## Written task
The data below must be copied in full and without any change.

## Source excerpt
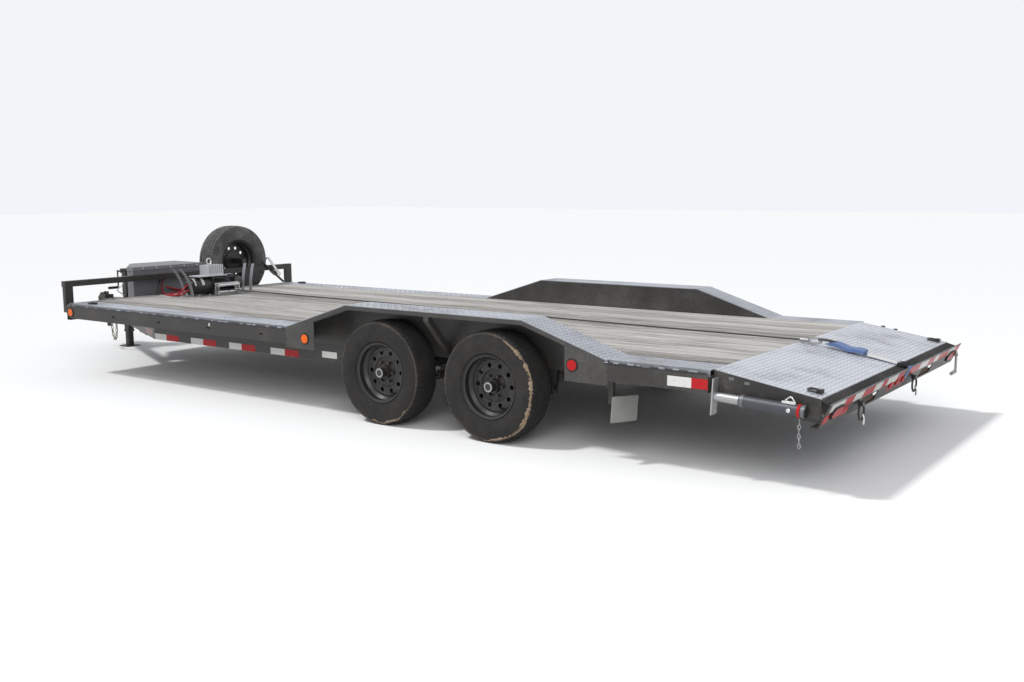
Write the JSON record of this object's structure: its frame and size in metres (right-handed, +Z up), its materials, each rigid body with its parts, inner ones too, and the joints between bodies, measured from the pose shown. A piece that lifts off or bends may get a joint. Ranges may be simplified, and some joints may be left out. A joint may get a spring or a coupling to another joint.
{
  "type": "car hauler trailer",
  "caption": "Tandem-axle flatbed car hauler trailer with drive-over fenders, dovetail with rear jacks, deck winch, tongue toolbox and a spare wheel.",
  "frame": {"origin": "on the ground, midway along the overall length and on the centre line", "axes": "+X forward to the coupler, +Y to the left side, +Z up"},
  "size_m": [8.1785, 2.603, 1.211],
  "materials": {
    "deck_wood": "weathered",
    "tread_plate": "worn satin",
    "frame_paint": "satin",
    "box_paint": "satin",
    "jack_steel": "zinc plated",
    "grey_steel": "galvanised",
    "tyre_rubber": "matte",
    "wheel_paint": "satin",
    "spring_steel": "dusty",
    "winch_paint": "satin",
    "bright_steel": "polished",
    "dark_rope": "braided",
    "blue_webbing": "woven",
    "red_cable": "matte",
    "amber_lens": "gloss",
    "red_lens": "gloss",
    "chain_steel": "zinc plated",
    "plate_blank": "painted"
  },
  "bodies": {
    "trailer": {"amber_lamps": "amber_lens", "axle_clamps": "frame_paint", "axles": "frame_paint", "brake_plates": "frame_paint", "cleat_comb": "tread_plate", "coupler": "frame_paint", "crossmembers": "frame_paint", "deck_edge_plates": "tread_plate", "deck_planks": "deck_wood", "dovetail_beams": "frame_paint", "dovetail_plate": "tread_plate", "equalizers": "frame_paint", "fender_skirts": "frame_paint", "fender_tops": "tread_plate", "fender_walls": "frame_paint", "front_header": "frame_paint", "headache_bar": "frame_paint", "jack_housing": "frame_paint", "leaf_springs": "spring_steel", "main_rails": "frame_paint", "number_plate": "plate_blank", "plate_bracket": "frame_paint", "rear_bumper": "frame_paint", "red_lamps": "red_lens", "safety_chains": "chain_steel", "shackle_links": "frame_paint", "side_rails": "frame_paint", "spare_carrier": "frame_paint", "spare_rim": "wheel_paint", "spare_tyre": "tyre_rubber", "spring_hangers": "frame_paint", "stowed_crank": "jack_steel", "tie_rings": "frame_paint", "tie_strap": "blue_webbing", "tongue_rails": "frame_paint", "toolbox": "box_paint", "tow_hook": "bright_steel", "winch_body": "winch_paint", "winch_control_box": "winch_paint", "winch_fairlead": "bright_steel", "winch_lead_lower": "red_cable", "winch_lead_upper": "red_cable", "winch_mount": "winch_paint", "winch_rope": "dark_rope"},
    "wheel_front_left": {"tyre_front_left": "tyre_rubber", "wheel_front_left": "wheel_paint"},
    "wheel_front_right": {"tyre_front_right": "tyre_rubber", "wheel_front_right": "wheel_paint"},
    "wheel_rear_left": {"tyre_rear_left": "tyre_rubber", "wheel_rear_left": "wheel_paint"},
    "wheel_rear_right": {"tyre_rear_right": "tyre_rubber", "wheel_rear_right": "wheel_paint"},
    "jack_leg": {"jack_leg": "jack_steel"},
    "toolbox_lid": {"toolbox_lid": "box_paint"},
    "rear_jack_left": {"rear_jack_tube_left": "grey_steel", "rear_jack_leg_left": "jack_steel"},
    "ramp_left": {"ramp_left": "frame_paint"},
    "rear_jack_right": {"rear_jack_tube_right": "grey_steel", "rear_jack_leg_right": "jack_steel"},
    "ramp_right": {"ramp_right": "frame_paint"}
  },
  "joints": [
    {"name": "spin_front_left", "type": "hinge", "parent": "trailer", "child": "wheel_front_left", "pos_m": [-0.99975, 1.178, 0.354], "axis": [0, 1, 0], "continuous": true},
    {"name": "spin_front_right", "type": "hinge", "parent": "trailer", "child": "wheel_front_right", "pos_m": [-0.99975, -1.178, 0.354], "axis": [0, 1, 0], "continuous": true},
    {"name": "spin_rear_left", "type": "hinge", "parent": "trailer", "child": "wheel_rear_left", "pos_m": [-1.91375, 1.178, 0.354], "axis": [0, 1, 0], "continuous": true},
    {"name": "spin_rear_right", "type": "hinge", "parent": "trailer", "child": "wheel_rear_right", "pos_m": [-1.91375, -1.178, 0.354], "axis": [0, 1, 0], "continuous": true},
    {"name": "jack_lift", "type": "slide", "parent": "trailer", "child": "jack_leg", "axis": [0, 0, 1], "range_m": [-0.2, 0.13]},
    {"name": "toolbox_lid_hinge", "type": "hinge", "parent": "trailer", "child": "toolbox_lid", "pos_m": [2.70725, 0.148, 0.837], "axis": [0, -1, 0], "range_deg": [0, 80]},
    {"name": "rear_jack_swing_left", "type": "hinge", "parent": "trailer", "child": "rear_jack_left", "pos_m": [-3.86175, 1.2595, 0.444], "axis": [0, 1, 0], "range_deg": [0, 90]},
    {"name": "ramp_slide_left", "type": "slide", "parent": "trailer", "child": "ramp_left", "axis": [-1, 0, 0], "range_m": [0, 1.2]},
    {"name": "rear_jack_swing_right", "type": "hinge", "parent": "trailer", "child": "rear_jack_right", "pos_m": [-3.86175, -1.2595, 0.444], "axis": [0, 1, 0], "range_deg": [0, 90]},
    {"name": "ramp_slide_right", "type": "slide", "parent": "trailer", "child": "ramp_right", "axis": [-1, 0, 0], "range_m": [0, 1.2]}
  ]
}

## Response to the exercise
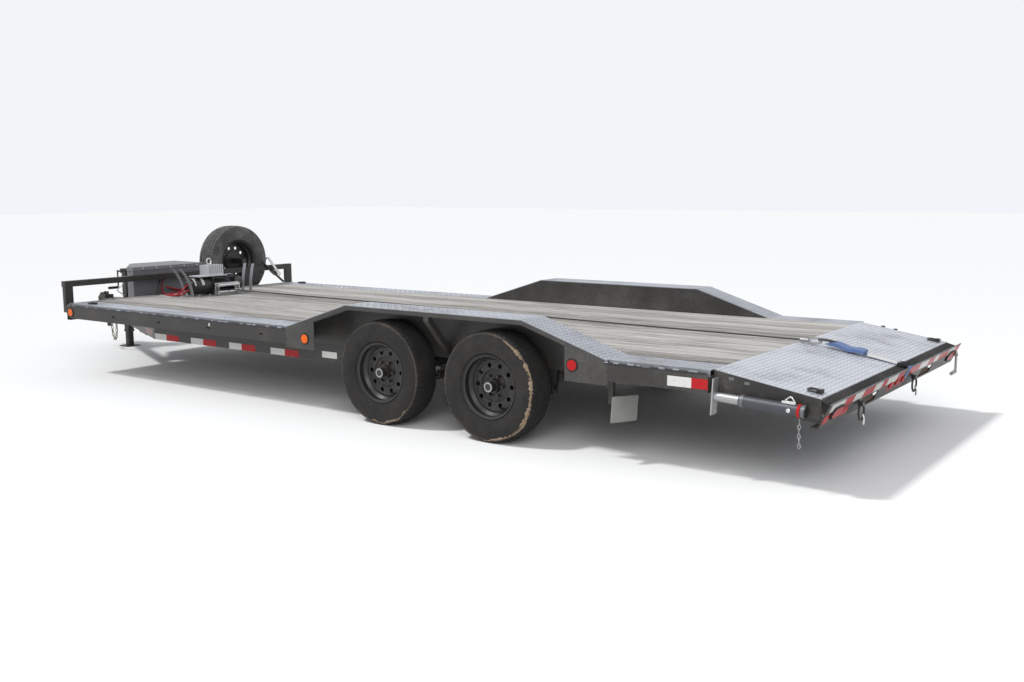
Write the JSON record of this object's structure: its frame and size in metres (right-handed, +Z up), its materials, each rigid body with its parts, inner ones too, and the joints between bodies, measured from the pose shown. A piece that lifts off or bends may get a joint. Ranges may be simplified, and some joints may be left out. A joint may get a spring or a coupling to another joint.
{
  "type": "car hauler trailer",
  "caption": "Tandem-axle flatbed car hauler trailer with drive-over fenders, dovetail with rear jacks, deck winch, tongue toolbox and a spare wheel.",
  "frame": {"origin": "on the ground, midway along the overall length and on the centre line", "axes": "+X forward to the coupler, +Y to the left side, +Z up"},
  "size_m": [8.1785, 2.603, 1.211],
  "materials": {
    "deck_wood": "weathered",
    "tread_plate": "worn satin",
    "frame_paint": "satin",
    "box_paint": "satin",
    "jack_steel": "zinc plated",
    "grey_steel": "galvanised",
    "tyre_rubber": "matte",
    "wheel_paint": "satin",
    "spring_steel": "dusty",
    "winch_paint": "satin",
    "bright_steel": "polished",
    "dark_rope": "braided",
    "blue_webbing": "woven",
    "red_cable": "matte",
    "amber_lens": "gloss",
    "red_lens": "gloss",
    "chain_steel": "zinc plated",
    "plate_blank": "painted"
  },
  "bodies": {
    "trailer": {"amber_lamps": "amber_lens", "axle_clamps": "frame_paint", "axles": "frame_paint", "brake_plates": "frame_paint", "cleat_comb": "tread_plate", "coupler": "frame_paint", "crossmembers": "frame_paint", "deck_edge_plates": "tread_plate", "deck_planks": "deck_wood", "dovetail_beams": "frame_paint", "dovetail_plate": "tread_plate", "equalizers": "frame_paint", "fender_skirts": "frame_paint", "fender_tops": "tread_plate", "fender_walls": "frame_paint", "front_header": "frame_paint", "headache_bar": "frame_paint", "jack_housing": "frame_paint", "leaf_springs": "spring_steel", "main_rails": "frame_paint", "number_plate": "plate_blank", "plate_bracket": "frame_paint", "rear_bumper": "frame_paint", "red_lamps": "red_lens", "safety_chains": "chain_steel", "shackle_links": "frame_paint", "side_rails": "frame_paint", "spare_carrier": "frame_paint", "spare_rim": "wheel_paint", "spare_tyre": "tyre_rubber", "spring_hangers": "frame_paint", "stowed_crank": "jack_steel", "tie_rings": "frame_paint", "tie_strap": "blue_webbing", "tongue_rails": "frame_paint", "toolbox": "box_paint", "tow_hook": "bright_steel", "winch_body": "winch_paint", "winch_control_box": "winch_paint", "winch_fairlead": "bright_steel", "winch_lead_lower": "red_cable", "winch_lead_upper": "red_cable", "winch_mount": "winch_paint", "winch_rope": "dark_rope"},
    "wheel_front_left": {"tyre_front_left": "tyre_rubber", "wheel_front_left": "wheel_paint"},
    "wheel_front_right": {"tyre_front_right": "tyre_rubber", "wheel_front_right": "wheel_paint"},
    "wheel_rear_left": {"tyre_rear_left": "tyre_rubber", "wheel_rear_left": "wheel_paint"},
    "wheel_rear_right": {"tyre_rear_right": "tyre_rubber", "wheel_rear_right": "wheel_paint"},
    "jack_leg": {"jack_leg": "jack_steel"},
    "toolbox_lid": {"toolbox_lid": "box_paint"},
    "rear_jack_left": {"rear_jack_tube_left": "grey_steel", "rear_jack_leg_left": "jack_steel"},
    "ramp_left": {"ramp_left": "frame_paint"},
    "rear_jack_right": {"rear_jack_tube_right": "grey_steel", "rear_jack_leg_right": "jack_steel"},
    "ramp_right": {"ramp_right": "frame_paint"}
  },
  "joints": [
    {"name": "spin_front_left", "type": "hinge", "parent": "trailer", "child": "wheel_front_left", "pos_m": [-0.99975, 1.178, 0.354], "axis": [0, 1, 0], "continuous": true},
    {"name": "spin_front_right", "type": "hinge", "parent": "trailer", "child": "wheel_front_right", "pos_m": [-0.99975, -1.178, 0.354], "axis": [0, 1, 0], "continuous": true},
    {"name": "spin_rear_left", "type": "hinge", "parent": "trailer", "child": "wheel_rear_left", "pos_m": [-1.91375, 1.178, 0.354], "axis": [0, 1, 0], "continuous": true},
    {"name": "spin_rear_right", "type": "hinge", "parent": "trailer", "child": "wheel_rear_right", "pos_m": [-1.91375, -1.178, 0.354], "axis": [0, 1, 0], "continuous": true},
    {"name": "jack_lift", "type": "slide", "parent": "trailer", "child": "jack_leg", "axis": [0, 0, 1], "range_m": [-0.2, 0.13]},
    {"name": "toolbox_lid_hinge", "type": "hinge", "parent": "trailer", "child": "toolbox_lid", "pos_m": [2.70725, 0.148, 0.837], "axis": [0, -1, 0], "range_deg": [0, 80]},
    {"name": "rear_jack_swing_left", "type": "hinge", "parent": "trailer", "child": "rear_jack_left", "pos_m": [-3.86175, 1.2595, 0.444], "axis": [0, 1, 0], "range_deg": [0, 90]},
    {"name": "ramp_slide_left", "type": "slide", "parent": "trailer", "child": "ramp_left", "axis": [-1, 0, 0], "range_m": [0, 1.2]},
    {"name": "rear_jack_swing_right", "type": "hinge", "parent": "trailer", "child": "rear_jack_right", "pos_m": [-3.86175, -1.2595, 0.444], "axis": [0, 1, 0], "range_deg": [0, 90]},
    {"name": "ramp_slide_right", "type": "slide", "parent": "trailer", "child": "ramp_right", "axis": [-1, 0, 0], "range_m": [0, 1.2]}
  ]
}